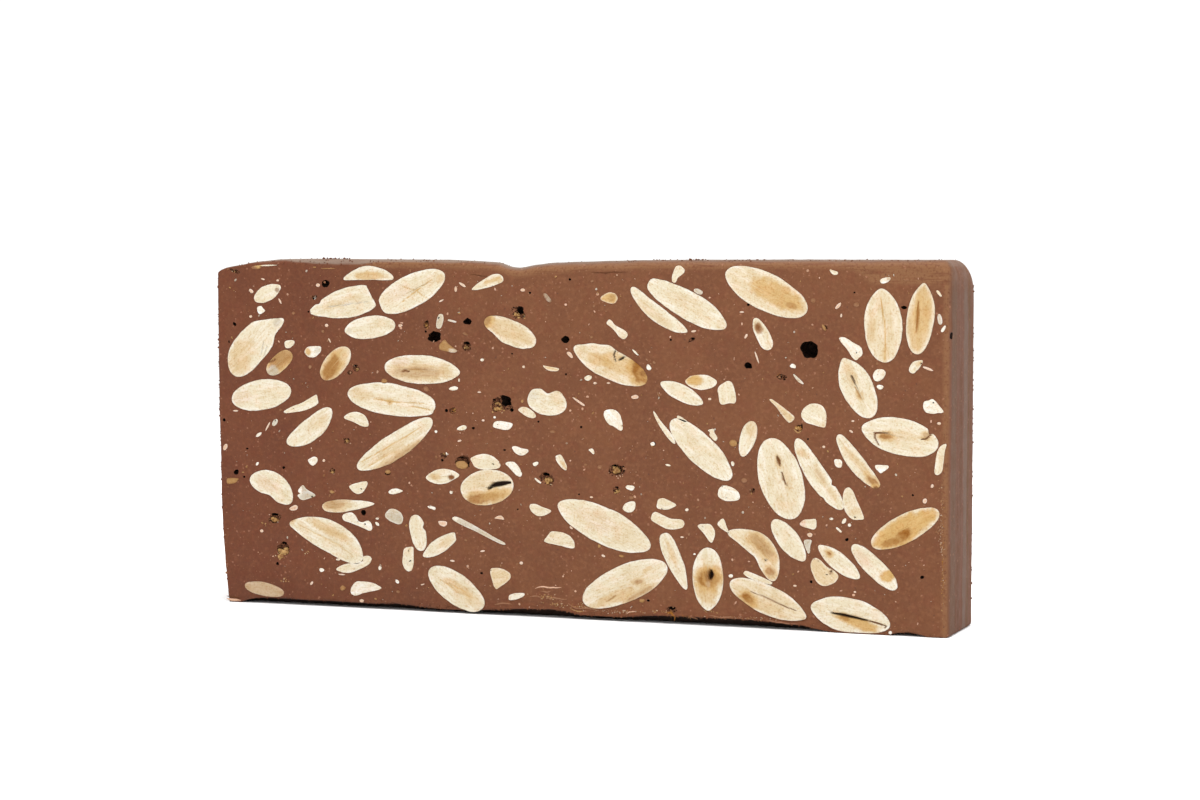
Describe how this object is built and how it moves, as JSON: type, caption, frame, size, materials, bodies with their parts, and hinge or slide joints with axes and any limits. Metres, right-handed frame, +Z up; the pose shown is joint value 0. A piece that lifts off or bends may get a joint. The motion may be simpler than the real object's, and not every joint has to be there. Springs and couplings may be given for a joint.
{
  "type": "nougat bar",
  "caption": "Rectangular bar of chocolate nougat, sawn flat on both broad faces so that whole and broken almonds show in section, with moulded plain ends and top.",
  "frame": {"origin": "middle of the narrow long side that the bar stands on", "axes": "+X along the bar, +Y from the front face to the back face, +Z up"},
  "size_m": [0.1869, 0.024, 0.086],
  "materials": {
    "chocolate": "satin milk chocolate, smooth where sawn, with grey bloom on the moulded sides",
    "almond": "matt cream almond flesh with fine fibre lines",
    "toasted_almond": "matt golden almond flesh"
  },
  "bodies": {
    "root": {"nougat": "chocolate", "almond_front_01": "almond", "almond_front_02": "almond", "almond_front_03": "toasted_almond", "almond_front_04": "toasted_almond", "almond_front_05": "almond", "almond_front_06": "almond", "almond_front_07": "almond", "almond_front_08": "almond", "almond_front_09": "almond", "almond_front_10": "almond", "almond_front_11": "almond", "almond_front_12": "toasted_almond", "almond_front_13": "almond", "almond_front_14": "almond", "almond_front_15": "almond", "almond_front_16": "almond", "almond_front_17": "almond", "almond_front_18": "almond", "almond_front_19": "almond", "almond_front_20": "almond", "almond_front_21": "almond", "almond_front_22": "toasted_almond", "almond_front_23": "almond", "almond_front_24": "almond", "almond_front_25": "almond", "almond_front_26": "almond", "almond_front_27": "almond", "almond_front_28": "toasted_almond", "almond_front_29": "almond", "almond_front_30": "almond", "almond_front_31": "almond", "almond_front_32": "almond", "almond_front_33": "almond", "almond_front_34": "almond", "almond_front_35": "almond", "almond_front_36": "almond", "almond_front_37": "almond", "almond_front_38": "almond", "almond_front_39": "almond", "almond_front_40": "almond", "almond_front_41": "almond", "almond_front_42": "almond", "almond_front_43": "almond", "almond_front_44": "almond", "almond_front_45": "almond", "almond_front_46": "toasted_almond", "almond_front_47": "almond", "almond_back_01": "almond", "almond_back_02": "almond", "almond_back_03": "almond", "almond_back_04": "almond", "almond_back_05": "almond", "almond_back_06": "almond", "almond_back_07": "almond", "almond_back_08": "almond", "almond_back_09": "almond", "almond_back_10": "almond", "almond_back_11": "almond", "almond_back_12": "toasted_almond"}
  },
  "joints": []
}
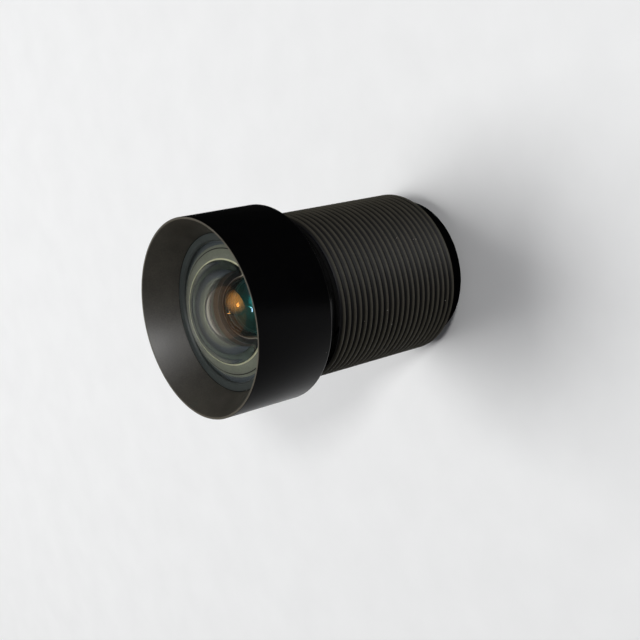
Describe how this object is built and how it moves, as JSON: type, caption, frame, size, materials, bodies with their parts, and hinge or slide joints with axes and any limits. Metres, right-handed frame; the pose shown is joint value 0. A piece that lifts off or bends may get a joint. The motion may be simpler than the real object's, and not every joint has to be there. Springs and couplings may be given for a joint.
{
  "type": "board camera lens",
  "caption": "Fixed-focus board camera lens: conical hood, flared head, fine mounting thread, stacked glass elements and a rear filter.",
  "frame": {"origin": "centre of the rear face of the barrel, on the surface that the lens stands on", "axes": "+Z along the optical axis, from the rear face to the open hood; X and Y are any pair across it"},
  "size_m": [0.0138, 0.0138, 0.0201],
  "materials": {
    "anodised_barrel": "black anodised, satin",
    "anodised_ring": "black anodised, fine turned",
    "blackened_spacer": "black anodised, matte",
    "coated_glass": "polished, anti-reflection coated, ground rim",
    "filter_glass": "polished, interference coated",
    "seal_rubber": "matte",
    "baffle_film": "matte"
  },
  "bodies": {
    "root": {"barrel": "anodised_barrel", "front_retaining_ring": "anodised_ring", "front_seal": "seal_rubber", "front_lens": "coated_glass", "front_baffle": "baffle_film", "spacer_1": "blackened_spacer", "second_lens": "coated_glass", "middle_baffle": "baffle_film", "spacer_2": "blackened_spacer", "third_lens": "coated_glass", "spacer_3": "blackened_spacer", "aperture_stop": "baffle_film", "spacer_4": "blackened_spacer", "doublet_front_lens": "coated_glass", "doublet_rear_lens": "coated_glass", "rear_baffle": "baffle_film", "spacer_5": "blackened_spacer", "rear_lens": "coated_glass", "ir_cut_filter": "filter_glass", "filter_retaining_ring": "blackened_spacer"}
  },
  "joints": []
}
⁂
### [TASK GOAL]
Return all of the entries word for word.

### [WORKED ANSWER]
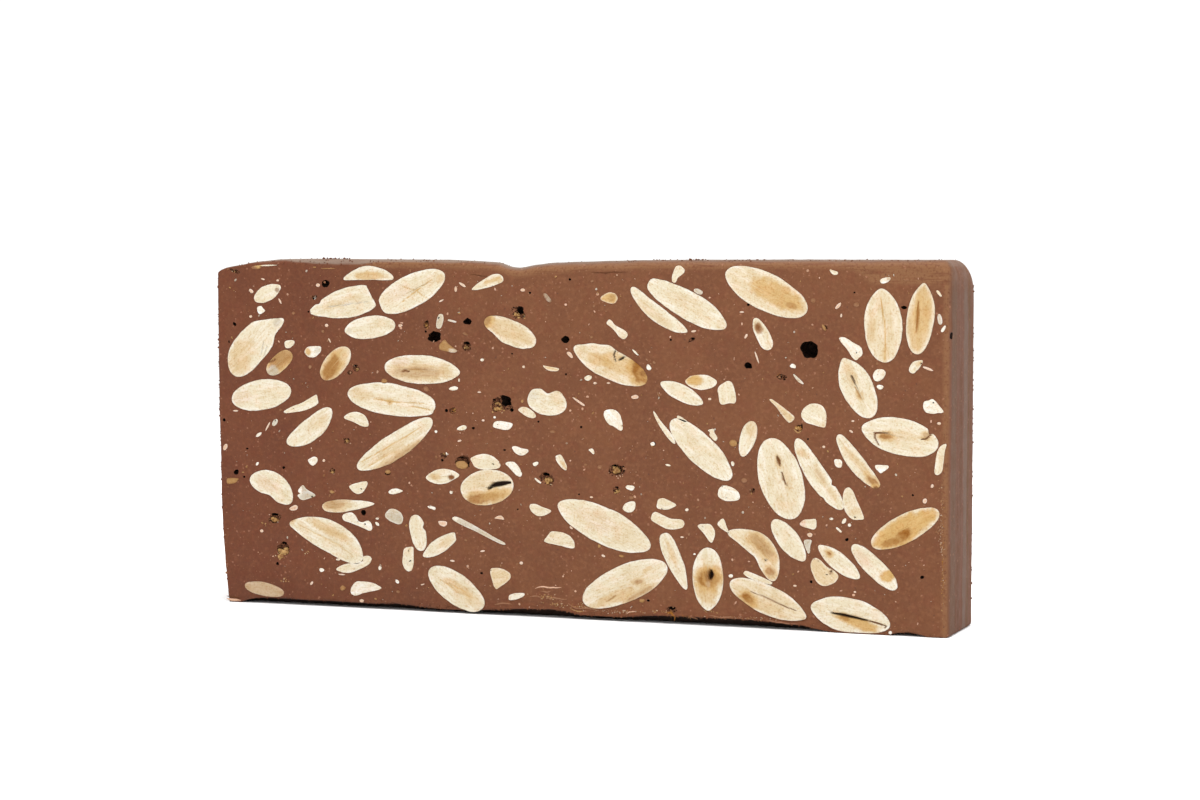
Describe how this object is built and how it moves, as JSON: type, caption, frame, size, materials, bodies with their parts, and hinge or slide joints with axes and any limits. Metres, right-handed frame, +Z up; the pose shown is joint value 0. A piece that lifts off or bends may get a joint. The motion may be simpler than the real object's, and not every joint has to be there. Springs and couplings may be given for a joint.
{
  "type": "nougat bar",
  "caption": "Rectangular bar of chocolate nougat, sawn flat on both broad faces so that whole and broken almonds show in section, with moulded plain ends and top.",
  "frame": {"origin": "middle of the narrow long side that the bar stands on", "axes": "+X along the bar, +Y from the front face to the back face, +Z up"},
  "size_m": [0.1869, 0.024, 0.086],
  "materials": {
    "chocolate": "satin milk chocolate, smooth where sawn, with grey bloom on the moulded sides",
    "almond": "matt cream almond flesh with fine fibre lines",
    "toasted_almond": "matt golden almond flesh"
  },
  "bodies": {
    "root": {"nougat": "chocolate", "almond_front_01": "almond", "almond_front_02": "almond", "almond_front_03": "toasted_almond", "almond_front_04": "toasted_almond", "almond_front_05": "almond", "almond_front_06": "almond", "almond_front_07": "almond", "almond_front_08": "almond", "almond_front_09": "almond", "almond_front_10": "almond", "almond_front_11": "almond", "almond_front_12": "toasted_almond", "almond_front_13": "almond", "almond_front_14": "almond", "almond_front_15": "almond", "almond_front_16": "almond", "almond_front_17": "almond", "almond_front_18": "almond", "almond_front_19": "almond", "almond_front_20": "almond", "almond_front_21": "almond", "almond_front_22": "toasted_almond", "almond_front_23": "almond", "almond_front_24": "almond", "almond_front_25": "almond", "almond_front_26": "almond", "almond_front_27": "almond", "almond_front_28": "toasted_almond", "almond_front_29": "almond", "almond_front_30": "almond", "almond_front_31": "almond", "almond_front_32": "almond", "almond_front_33": "almond", "almond_front_34": "almond", "almond_front_35": "almond", "almond_front_36": "almond", "almond_front_37": "almond", "almond_front_38": "almond", "almond_front_39": "almond", "almond_front_40": "almond", "almond_front_41": "almond", "almond_front_42": "almond", "almond_front_43": "almond", "almond_front_44": "almond", "almond_front_45": "almond", "almond_front_46": "toasted_almond", "almond_front_47": "almond", "almond_back_01": "almond", "almond_back_02": "almond", "almond_back_03": "almond", "almond_back_04": "almond", "almond_back_05": "almond", "almond_back_06": "almond", "almond_back_07": "almond", "almond_back_08": "almond", "almond_back_09": "almond", "almond_back_10": "almond", "almond_back_11": "almond", "almond_back_12": "toasted_almond"}
  },
  "joints": []
}
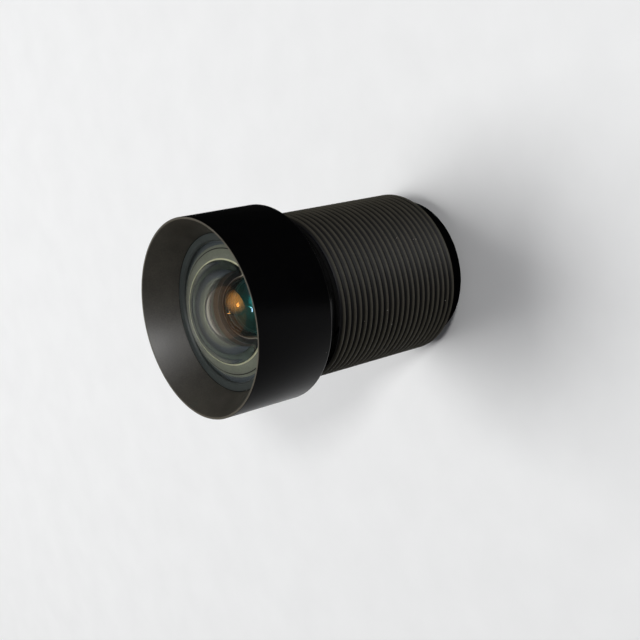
Describe how this object is built and how it moves, as JSON: type, caption, frame, size, materials, bodies with their parts, and hinge or slide joints with axes and any limits. Metres, right-handed frame; the pose shown is joint value 0. A piece that lifts off or bends may get a joint. The motion may be simpler than the real object's, and not every joint has to be there. Springs and couplings may be given for a joint.
{
  "type": "board camera lens",
  "caption": "Fixed-focus board camera lens: conical hood, flared head, fine mounting thread, stacked glass elements and a rear filter.",
  "frame": {"origin": "centre of the rear face of the barrel, on the surface that the lens stands on", "axes": "+Z along the optical axis, from the rear face to the open hood; X and Y are any pair across it"},
  "size_m": [0.0138, 0.0138, 0.0201],
  "materials": {
    "anodised_barrel": "black anodised, satin",
    "anodised_ring": "black anodised, fine turned",
    "blackened_spacer": "black anodised, matte",
    "coated_glass": "polished, anti-reflection coated, ground rim",
    "filter_glass": "polished, interference coated",
    "seal_rubber": "matte",
    "baffle_film": "matte"
  },
  "bodies": {
    "root": {"barrel": "anodised_barrel", "front_retaining_ring": "anodised_ring", "front_seal": "seal_rubber", "front_lens": "coated_glass", "front_baffle": "baffle_film", "spacer_1": "blackened_spacer", "second_lens": "coated_glass", "middle_baffle": "baffle_film", "spacer_2": "blackened_spacer", "third_lens": "coated_glass", "spacer_3": "blackened_spacer", "aperture_stop": "baffle_film", "spacer_4": "blackened_spacer", "doublet_front_lens": "coated_glass", "doublet_rear_lens": "coated_glass", "rear_baffle": "baffle_film", "spacer_5": "blackened_spacer", "rear_lens": "coated_glass", "ir_cut_filter": "filter_glass", "filter_retaining_ring": "blackened_spacer"}
  },
  "joints": []
}